“Violence against Jews always has mitigating elements that make the brutality understandable, if not technically legal.”
Gaza City, October 24 – Human rights groups and other standard-bearers of progressive politics will, when they finish downplaying and minimizing the evil of Hamas actions, move to doing the same for the perpetrators of the Holocaust and numerous other Second World War atrocities, a spokeswoman for a coalition of the groups announced today.

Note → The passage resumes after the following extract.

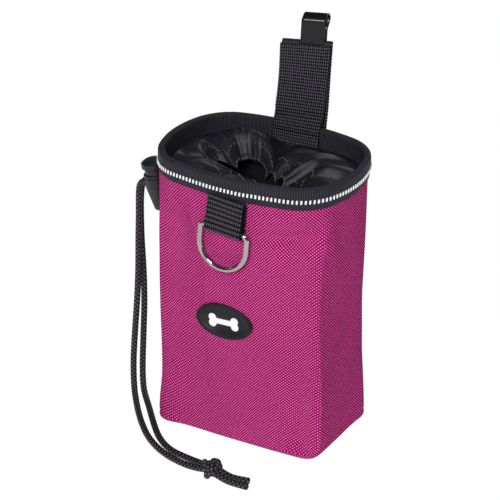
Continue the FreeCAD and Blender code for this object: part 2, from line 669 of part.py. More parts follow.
def make_clip():
    """Steel belt clip: a leg between the straps, a round bend, and a spring leg behind."""
    steel = size("clip_steel")
    radius = size("clip_bend") - steel / 2
    centre = Vector(0, size("clip_bend"), size("clip_rise") - size("clip_bend"))
    wrap = math.radians(size("clip_wrap"))

    def round_point(angle):
        return centre + Vector(0, math.cos(angle), math.sin(angle)) * radius

    bend_end = round_point(-wrap)
    heading = Vector(0, -math.sin(wrap), -math.cos(wrap))
    line = Part.Wire([
        Part.LineSegment(Vector(0, steel / 2, size("clip_foot")), round_point(math.pi)).toShape(),
        Part.Arc(round_point(math.pi), round_point(math.pi / 2), bend_end).toShape(),
    ])
    width = size("clip_width")
    place = hanger_place() * shift(size("clip_offset") - width / 2, 0, 0)
    shape_node("belt_clip", strip(line, steel, width), place)

    rear_face = steel + size("clip_play") + size("strap_tape") + size("leg_play")
    leg_y = rear_face + steel / 2
    start = bend_end + heading * size("clip_gap")
    run = (start.y - leg_y) / math.sin(wrap)
    knee = start + heading * run
    foot = Vector(0, leg_y, size("leg_foot"))
    flare = math.radians(size("leg_flare"))
    tip = foot + Vector(0, math.sin(flare), -math.cos(flare)) * size("leg_lip")
    leg = tangent_path([start, knee, foot, tip], [size("leg_knee"), size("leg_bend")])
    shape_node("clip_spring_leg", strip(leg, steel, width), place)
    return place.multVec(start + Vector(width / 2, 0, 0))


# ---------------------------------------------------------------- cord lock

def lock_place():
    reach = side_x(cord_height) + size("lock_stand_off")
    base = Vector(-reach, size("cord_centre"), cord_height - size("lock_drop"))
    return Placement(base, turned(-size("lock_tilt"), Y_AXIS))


def cord_slot(body, low, high):
    """Cut the passage for the pair of cords across a lock piece, along X."""
    sketch = new_sketch(body, "YZ_Plane")
    half = "(sizes.cord_diameter + sizes.cord_gap / 2 + sizes.cord_play)"
    polygon(sketch, [(f"-{half}", low), (half, low), (half, high), (f"-{half}", high)])
    return pocket_through(body, sketch)


def make_lock():
    """Tapered barrel with a sprung plunger; the cords pass through both."""
    grip = "(sizes.cord_diameter / 2 + sizes.cord_play)"
    stem = "sizes.stem_diameter / 2"
    skirt = "sizes.skirt_diameter / 2"
    tail = "sizes.lock_tail / 2"
    barrel = "sizes.lock_barrel / 2"
    collar = "sizes.lock_collar / 2"
    stem_bottom = f"-({grip} + sizes.bridge)"
    bore_bottom = f"{stem_bottom} - sizes.press_travel - sizes.stem_play"
    ledge = "(sizes.lock_top - sizes.press_travel - 2 * sizes.stem_play)"
    body = new_body("lock_body")
    sketch = new_sketch(body, "XZ_Plane")
    polygon(sketch, [
        ("0", "-sizes.lock_tail_length"), (f"{tail} - sizes.tail_ease", "-sizes.lock_tail_length"),
        (tail, "-sizes.lock_tail_length + sizes.tail_ease"),
        ("sizes.lock_waist / 2", "-sizes.lock_taper_top"), (barrel, "-sizes.lock_groove"),
        (barrel, "sizes.lock_groove"),
        (f"{barrel} - sizes.lock_ease", "sizes.lock_groove + sizes.lock_ease / 2"),
        (collar, "sizes.lock_groove + 2 * sizes.lock_ease"), (collar, "sizes.lock_top - sizes.lock_ease"),
        (f"{collar} - sizes.lock_ease", "sizes.lock_top"), (f"{skirt} + sizes.stem_play", "sizes.lock_top"),
        (f"{skirt} + sizes.stem_play", ledge), (f"{stem} + sizes.stem_play", ledge),
        (f"{stem} + sizes.stem_play", bore_bottom), ("sizes.spring_bore / 2", bore_bottom),
        ("sizes.spring_bore / 2", "-sizes.spring_seat - sizes.stem_play"),
        ("0", "-sizes.spring_seat - sizes.stem_play"),
    ])
    revolve(body, sketch)
    cord_slot(body, f"-{grip}", grip)
    body.Placement = lock_place()

    plunger = new_body("lock_plunger")
    sketch = new_sketch(plunger, "XZ_Plane")
    under_cap = "(sizes.lock_top + sizes.press_travel + sizes.stem_play)"
    skirt_bottom = f"({ledge} + sizes.press_travel + sizes.stem_play)"
    cap = "sizes.cap_diameter / 2"
    cap_top = f"({under_cap} + sizes.cap_height)"
    polygon(sketch, [
        ("0", stem_bottom), (stem, stem_bottom), (stem, skirt_bottom), (skirt, skirt_bottom),
        (skirt, under_cap), (f"{cap} - sizes.cap_ease", under_cap), (cap, f"{under_cap} + sizes.cap_ease"),
        (cap, f"{cap_top} - sizes.cap_dome - sizes.cap_ease / 2"),
        (f"{cap} - sizes.cap_ease", f"{cap_top} - sizes.cap_dome + sizes.cap_ease / 2"),
        (f"{cap} - 3 * sizes.cap_ease", f"{cap_top} - sizes.lock_ease"), ("0", cap_top),
    ])
    revolve(plunger, sketch)
    cord_slot(plunger, f"-{grip}", f"{grip} + sizes.press_travel")
    plunger.Placement = lock_place()


def make_spring():
    """Compression spring between the barrel's floor and the plunger."""
    grip = size("cord_diameter") / 2 + size("cord_play")
    top = -(grip + size("bridge")) - size("stem_play")
    bottom = -size("spring_seat")
    wire = size("spring_wire")
    height = top - bottom - wire
    radius = (size("spring_diameter") - wire) / 2
    helix = Part.makeHelix(height / size("spring_turns"), height, radius)
    section = Part.Wire([Part.makeCircle(wire / 2, Vector(radius, 0, 0), Y_AXIS)])
    coil = Part.Wire(helix.Edges).makePipeShell([section], True, True)
    shape_node("lock_spring", coil, lock_place() * shift(0, 0, bottom + wire / 2))


# ---------------------------------------------------------------- build, check and write

make_tub()
make_rim()
make_collar()
strand_start = make_drawstring()
make_free_cords(strand_start)
make_eyelet()
make_ring_loop()
make_d_ring()
make_label()
make_bone()
make_tabs()
make_straps()
hinge_point = make_clip()
make_lock()
make_spring()
document.recompute()

for item in document.Objects:
    if "Invalid" in item.State or "Error" in item.State:
        raise RuntimeError(f"{item.Label} failed: {item.State}")
for label, item in nodes.items():
    if item.Shape.isNull() or not item.Shape.isValid() or not item.Shape.Solids:
        raise RuntimeError(f"{label} has no valid solid")

print("ring pivot", ring_place().Base, "ring axis", ring_place().Rotation.multVec(X_AXIS))
print("fold pivot", hanger_place().Base, "leg pivot", hinge_point)
print("hanger X axis", hanger_place().Rotation.multVec(X_AXIS))
print("lock axis", lock_place().Rotation.multVec(Z_AXIS))
print("cord axis", lock_place().Rotation.multVec(X_AXIS))
print("wall slope", wall_slope(), "label", label_place())

os.makedirs("parts", exist_ok=True)
for label, item in nodes.items():
    item.Shape.exportStep(f"parts/{label}.step")
    box = item.Shape.BoundBox
    print(f"{label:20s} solids {len(item.Shape.Solids)} volume {item.Shape.Volume:9.1f}"
          f"  x {box.XMin:7.2f} {box.XMax:7.2f}  y {box.YMin:7.2f} {box.YMax:7.2f}"
          f"  z {box.ZMin:7.2f} {box.ZMax:7.2f}")
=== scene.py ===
import json
import math

import bmesh
import bpy
from mathutils import Matrix, Vector, noise
from mathutils.bvhtree import BVHTree


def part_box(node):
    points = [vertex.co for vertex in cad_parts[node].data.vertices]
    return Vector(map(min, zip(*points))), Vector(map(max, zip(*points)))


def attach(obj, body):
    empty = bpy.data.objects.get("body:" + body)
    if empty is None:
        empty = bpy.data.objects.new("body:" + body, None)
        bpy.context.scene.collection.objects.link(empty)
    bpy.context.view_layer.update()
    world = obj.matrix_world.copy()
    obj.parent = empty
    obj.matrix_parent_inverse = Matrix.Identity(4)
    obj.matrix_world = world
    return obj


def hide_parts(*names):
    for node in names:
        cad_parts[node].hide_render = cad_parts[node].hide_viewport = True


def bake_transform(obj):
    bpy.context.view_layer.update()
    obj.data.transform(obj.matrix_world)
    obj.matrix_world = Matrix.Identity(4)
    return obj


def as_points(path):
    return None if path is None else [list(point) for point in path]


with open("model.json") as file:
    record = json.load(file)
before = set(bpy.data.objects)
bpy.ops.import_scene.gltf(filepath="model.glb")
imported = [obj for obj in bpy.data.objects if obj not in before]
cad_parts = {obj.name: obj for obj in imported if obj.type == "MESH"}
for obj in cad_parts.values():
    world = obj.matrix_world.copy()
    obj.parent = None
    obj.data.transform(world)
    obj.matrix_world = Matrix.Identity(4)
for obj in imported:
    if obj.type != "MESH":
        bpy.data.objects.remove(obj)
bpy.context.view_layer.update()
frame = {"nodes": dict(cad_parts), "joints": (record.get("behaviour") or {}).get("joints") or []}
mm = 0.001
fullTurn = 2 * math.pi
print("frame loaded")


# node trees and colours

def hexColour(code):
    # sRGB hex to the linear colour that a shader takes
    parts = [int(code[at:at + 2], 16) / 255 for at in (0, 2, 4)]
    linear = [part / 12.92 if part <= 0.04045 else ((part + 0.055) / 1.055) ** 2.4 for part in parts]
    return (*linear, 1.0)


def addNode(tree, kind, settings=None, inputs=None):
    node = tree.nodes.new("ShaderNode" + kind)
    for name, value in (settings or {}).items():
        setattr(node, name, value)
    for name, value in (inputs or {}).items():
        if isinstance(value, bpy.types.NodeSocket):
            tree.links.new(value, node.inputs[name])
        else:
            node.inputs[name].default_value = value
    return node


def startMaterial(name, surface):
    # a material with one Principled shader, whose plain numbers sit on its own sockets
    material = bpy.data.materials.new(name)
    material.use_nodes = True
    tree = material.node_tree
    tree.nodes.clear()
    shader = addNode(tree, "BsdfPrincipled", inputs=surface)
    addNode(tree, "OutputMaterial", inputs={"Surface": shader.outputs["BSDF"]})
    return material, tree, shader


def addMath(tree, operation, *values):
    return addNode(tree, "Math", {"operation": operation}, dict(enumerate(values))).outputs[0]


def addNoise(tree, place, scale, detail, **more):
    inputs = {"Vector": place, "Scale": scale, "Detail": detail, **more}
    return addNode(tree, "TexNoise", inputs=inputs).outputs["Fac"]


def addWave(tree, place, direction, pitch, distortion=0.0, **more):
    # sine bands; the wave texture repeats every 0.314 units at scale 1
    inputs = {"Vector": place, "Scale": 2 * math.pi / 20 / pitch, "Distortion": distortion, **more}
    return addNode(tree, "TexWave", {"bands_direction": direction}, inputs).outputs["Fac"]


def crossedWaves(tree, place, acrossPitch, alongPitch):
    # two crossed sine waves multiplied: a staggered grid of raised floats, 0 to 1
    across = addMath(tree, "SUBTRACT", addWave(tree, place, "X", acrossPitch), 0.5)
    along = addMath(tree, "SUBTRACT", addWave(tree, place, "Y", alongPitch), 0.5)
    return addMath(tree, "MULTIPLY_ADD", addMath(tree, "MULTIPLY", across, along), 2.0, 0.5)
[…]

Agnes Callamard of Amnesty International told reporters that her organization and a number of allies in the human rights community have spent countless hours explaining why Palestinian violence never rises to the level that requires standalone condemnation or calling for consequences against its perpetrators, because reasons, whereas Israeli actions to prevent or defend against such violence invariably constitute war crimes of some sort. However, having achieved only partial success, the organizations have concluded that they must address the issue on a more fundamental level, and must explore why, going back at least to the Holocaust, violence against Jews always has mitigating elements that make the brutality understandable, if not technically legal.

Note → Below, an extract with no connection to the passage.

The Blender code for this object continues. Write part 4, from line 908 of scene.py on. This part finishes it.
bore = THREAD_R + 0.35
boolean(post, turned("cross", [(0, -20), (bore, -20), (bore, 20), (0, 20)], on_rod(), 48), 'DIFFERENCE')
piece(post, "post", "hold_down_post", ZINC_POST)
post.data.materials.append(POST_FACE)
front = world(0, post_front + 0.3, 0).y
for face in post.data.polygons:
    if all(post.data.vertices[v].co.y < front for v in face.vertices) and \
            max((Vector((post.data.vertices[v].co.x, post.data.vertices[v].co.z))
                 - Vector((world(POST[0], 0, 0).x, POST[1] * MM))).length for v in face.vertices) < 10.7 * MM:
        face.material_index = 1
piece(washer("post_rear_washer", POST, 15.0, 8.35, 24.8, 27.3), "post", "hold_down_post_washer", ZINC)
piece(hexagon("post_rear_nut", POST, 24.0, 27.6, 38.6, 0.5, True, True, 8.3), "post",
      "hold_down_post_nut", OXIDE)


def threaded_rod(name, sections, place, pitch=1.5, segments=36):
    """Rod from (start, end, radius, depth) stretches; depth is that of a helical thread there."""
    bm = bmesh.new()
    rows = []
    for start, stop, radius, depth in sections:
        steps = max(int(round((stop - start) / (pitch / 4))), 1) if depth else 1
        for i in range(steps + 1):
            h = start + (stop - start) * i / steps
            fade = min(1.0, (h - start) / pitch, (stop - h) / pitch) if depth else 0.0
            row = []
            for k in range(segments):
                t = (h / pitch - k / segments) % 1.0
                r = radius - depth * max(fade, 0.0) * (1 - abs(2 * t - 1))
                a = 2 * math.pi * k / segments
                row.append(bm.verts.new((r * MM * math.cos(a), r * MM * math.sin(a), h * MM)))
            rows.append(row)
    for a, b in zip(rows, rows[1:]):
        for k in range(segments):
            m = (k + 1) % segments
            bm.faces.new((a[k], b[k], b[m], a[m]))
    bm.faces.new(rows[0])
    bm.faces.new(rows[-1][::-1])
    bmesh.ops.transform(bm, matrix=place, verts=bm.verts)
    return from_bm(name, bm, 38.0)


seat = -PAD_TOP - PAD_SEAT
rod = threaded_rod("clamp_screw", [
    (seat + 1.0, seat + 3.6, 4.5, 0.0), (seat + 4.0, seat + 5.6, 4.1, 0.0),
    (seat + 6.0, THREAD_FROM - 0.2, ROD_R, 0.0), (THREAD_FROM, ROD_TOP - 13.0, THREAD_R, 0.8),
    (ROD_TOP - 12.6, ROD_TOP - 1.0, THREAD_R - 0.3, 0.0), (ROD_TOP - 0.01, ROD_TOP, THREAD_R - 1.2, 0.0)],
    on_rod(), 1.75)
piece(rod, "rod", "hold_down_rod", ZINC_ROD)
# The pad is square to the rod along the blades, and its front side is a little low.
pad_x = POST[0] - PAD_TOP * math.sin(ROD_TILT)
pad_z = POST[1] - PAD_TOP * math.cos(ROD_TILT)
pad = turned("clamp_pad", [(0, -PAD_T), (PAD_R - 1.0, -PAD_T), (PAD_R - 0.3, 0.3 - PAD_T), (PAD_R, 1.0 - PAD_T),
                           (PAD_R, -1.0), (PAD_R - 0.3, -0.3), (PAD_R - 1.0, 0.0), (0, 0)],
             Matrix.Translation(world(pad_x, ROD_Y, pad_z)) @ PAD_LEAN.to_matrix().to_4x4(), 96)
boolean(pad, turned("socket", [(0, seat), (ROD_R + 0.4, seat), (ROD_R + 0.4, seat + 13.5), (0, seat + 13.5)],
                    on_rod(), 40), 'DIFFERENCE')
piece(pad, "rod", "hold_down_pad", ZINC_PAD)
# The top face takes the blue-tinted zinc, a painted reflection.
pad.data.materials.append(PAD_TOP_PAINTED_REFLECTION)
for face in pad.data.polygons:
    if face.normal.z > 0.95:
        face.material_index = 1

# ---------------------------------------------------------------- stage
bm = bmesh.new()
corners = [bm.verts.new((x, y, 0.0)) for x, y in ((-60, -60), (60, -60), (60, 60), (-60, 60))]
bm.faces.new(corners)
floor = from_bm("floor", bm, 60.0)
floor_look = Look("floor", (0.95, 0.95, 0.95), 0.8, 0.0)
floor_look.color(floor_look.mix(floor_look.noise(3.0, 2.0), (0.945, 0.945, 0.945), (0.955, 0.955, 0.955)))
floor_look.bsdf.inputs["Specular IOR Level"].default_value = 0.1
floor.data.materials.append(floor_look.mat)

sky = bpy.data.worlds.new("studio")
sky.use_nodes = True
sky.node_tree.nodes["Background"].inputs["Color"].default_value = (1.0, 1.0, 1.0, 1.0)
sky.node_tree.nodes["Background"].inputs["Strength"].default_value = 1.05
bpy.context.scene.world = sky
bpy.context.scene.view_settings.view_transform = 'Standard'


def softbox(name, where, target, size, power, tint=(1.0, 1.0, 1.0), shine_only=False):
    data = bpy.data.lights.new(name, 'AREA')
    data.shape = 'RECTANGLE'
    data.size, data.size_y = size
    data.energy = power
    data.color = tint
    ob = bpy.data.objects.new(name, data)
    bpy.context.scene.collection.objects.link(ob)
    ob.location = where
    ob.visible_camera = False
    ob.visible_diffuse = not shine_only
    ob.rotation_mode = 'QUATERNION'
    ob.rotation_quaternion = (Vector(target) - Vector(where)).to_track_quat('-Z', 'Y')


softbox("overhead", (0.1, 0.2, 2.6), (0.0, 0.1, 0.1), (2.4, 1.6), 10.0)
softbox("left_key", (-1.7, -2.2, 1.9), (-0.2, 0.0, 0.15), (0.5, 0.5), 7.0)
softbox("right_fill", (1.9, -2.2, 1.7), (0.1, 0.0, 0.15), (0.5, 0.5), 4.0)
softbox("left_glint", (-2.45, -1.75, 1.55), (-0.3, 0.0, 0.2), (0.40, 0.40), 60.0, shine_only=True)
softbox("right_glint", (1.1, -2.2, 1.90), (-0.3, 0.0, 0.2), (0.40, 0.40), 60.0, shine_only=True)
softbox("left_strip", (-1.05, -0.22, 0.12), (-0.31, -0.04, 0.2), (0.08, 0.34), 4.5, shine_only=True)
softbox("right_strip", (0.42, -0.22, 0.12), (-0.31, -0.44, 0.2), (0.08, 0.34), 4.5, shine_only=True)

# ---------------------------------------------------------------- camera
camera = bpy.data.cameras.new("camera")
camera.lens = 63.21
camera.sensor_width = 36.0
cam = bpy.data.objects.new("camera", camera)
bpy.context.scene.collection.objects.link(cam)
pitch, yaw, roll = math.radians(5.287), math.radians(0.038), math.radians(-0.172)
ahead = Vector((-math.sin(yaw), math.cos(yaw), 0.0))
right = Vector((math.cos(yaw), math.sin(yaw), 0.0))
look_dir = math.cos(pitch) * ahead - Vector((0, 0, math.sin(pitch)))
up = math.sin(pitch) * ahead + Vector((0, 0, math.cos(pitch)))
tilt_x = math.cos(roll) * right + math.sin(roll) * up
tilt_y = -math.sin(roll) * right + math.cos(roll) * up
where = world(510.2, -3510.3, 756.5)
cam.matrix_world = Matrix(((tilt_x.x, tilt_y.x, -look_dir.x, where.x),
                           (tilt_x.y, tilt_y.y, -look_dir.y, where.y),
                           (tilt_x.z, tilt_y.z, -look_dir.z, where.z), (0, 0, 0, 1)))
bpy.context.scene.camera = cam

Addressing a press conference in Paris, Ms. Callamard stated, “Seldom do our reports on Israeli criminality and Palestinian innocence make much of a lasting impact. We have determined that this stems from a basic global misunderstanding of the principles of human rights and of crimes against humanity, specifically with regard to their application when Jews are involved.”

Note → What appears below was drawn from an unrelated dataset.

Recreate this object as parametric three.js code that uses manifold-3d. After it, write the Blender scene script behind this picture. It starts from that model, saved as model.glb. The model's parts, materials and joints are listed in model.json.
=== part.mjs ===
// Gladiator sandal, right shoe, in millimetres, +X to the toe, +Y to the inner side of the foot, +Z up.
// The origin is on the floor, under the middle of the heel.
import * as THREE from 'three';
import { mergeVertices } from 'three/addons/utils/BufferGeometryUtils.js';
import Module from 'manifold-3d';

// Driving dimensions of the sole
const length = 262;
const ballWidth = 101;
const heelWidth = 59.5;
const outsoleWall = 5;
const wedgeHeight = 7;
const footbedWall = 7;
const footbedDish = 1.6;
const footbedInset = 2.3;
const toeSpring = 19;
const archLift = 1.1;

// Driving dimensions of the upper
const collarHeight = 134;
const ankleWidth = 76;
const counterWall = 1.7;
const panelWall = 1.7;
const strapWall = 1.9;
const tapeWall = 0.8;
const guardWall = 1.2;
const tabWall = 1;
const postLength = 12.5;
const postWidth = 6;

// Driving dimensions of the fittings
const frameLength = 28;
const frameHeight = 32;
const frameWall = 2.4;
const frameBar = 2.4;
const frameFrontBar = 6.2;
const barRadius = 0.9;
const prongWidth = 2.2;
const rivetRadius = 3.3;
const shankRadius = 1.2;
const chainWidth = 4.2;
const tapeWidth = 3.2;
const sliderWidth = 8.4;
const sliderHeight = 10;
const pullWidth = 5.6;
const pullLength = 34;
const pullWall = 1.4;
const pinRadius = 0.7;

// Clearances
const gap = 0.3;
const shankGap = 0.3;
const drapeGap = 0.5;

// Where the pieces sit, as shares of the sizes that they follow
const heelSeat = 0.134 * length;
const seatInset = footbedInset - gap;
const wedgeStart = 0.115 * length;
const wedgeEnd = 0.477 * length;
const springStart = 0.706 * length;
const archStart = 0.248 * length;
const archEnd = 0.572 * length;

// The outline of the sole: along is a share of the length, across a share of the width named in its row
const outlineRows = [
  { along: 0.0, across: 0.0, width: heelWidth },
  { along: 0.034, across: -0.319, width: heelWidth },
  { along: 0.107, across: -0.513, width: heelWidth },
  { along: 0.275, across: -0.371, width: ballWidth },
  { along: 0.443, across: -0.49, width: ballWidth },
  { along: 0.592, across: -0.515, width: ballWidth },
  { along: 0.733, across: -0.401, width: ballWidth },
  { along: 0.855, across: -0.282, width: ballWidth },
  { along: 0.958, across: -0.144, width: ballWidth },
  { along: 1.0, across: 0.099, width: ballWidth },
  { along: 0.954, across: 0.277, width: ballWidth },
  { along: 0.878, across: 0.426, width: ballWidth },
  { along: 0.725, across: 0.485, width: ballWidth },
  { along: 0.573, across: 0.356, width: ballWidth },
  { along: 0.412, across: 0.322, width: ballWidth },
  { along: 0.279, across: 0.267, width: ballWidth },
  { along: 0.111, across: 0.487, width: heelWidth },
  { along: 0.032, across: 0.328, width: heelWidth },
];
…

“We believe the nascent human rights community erred in classifying certain Nazi and Nazi-collaborator actions as war crimes or crimes against humanity,” she elaborated. “It has long been clear to our own, modern human rights experts that Jews cannot, ontologically, be the victims of such crimes, but only the perpetrators, and that, disturbing as it may seem, our forebears in the human rights community wrongly applied those terms and charges to officials of the Third Reich and its allies after World War Two.”
That foundational principle has guided human rights for the last forty years, former Human Rights Watch director Ken Roth explained. “You can’t call your self a progressive, someone who cares for the dignity of every human being, if you include Jews in the category of ‘human being,'” he noted. “There are some notable exceptions, of course, for Jews who do not accept any Jewish right to self-determination, self-defense, or safety. Sometimes there are exceptions, anyway, if the decision-makers deign to make such a distinction. Which they are under no obligation to do.”
“I’m one of the good Jews, right?” he added, looking around nervously.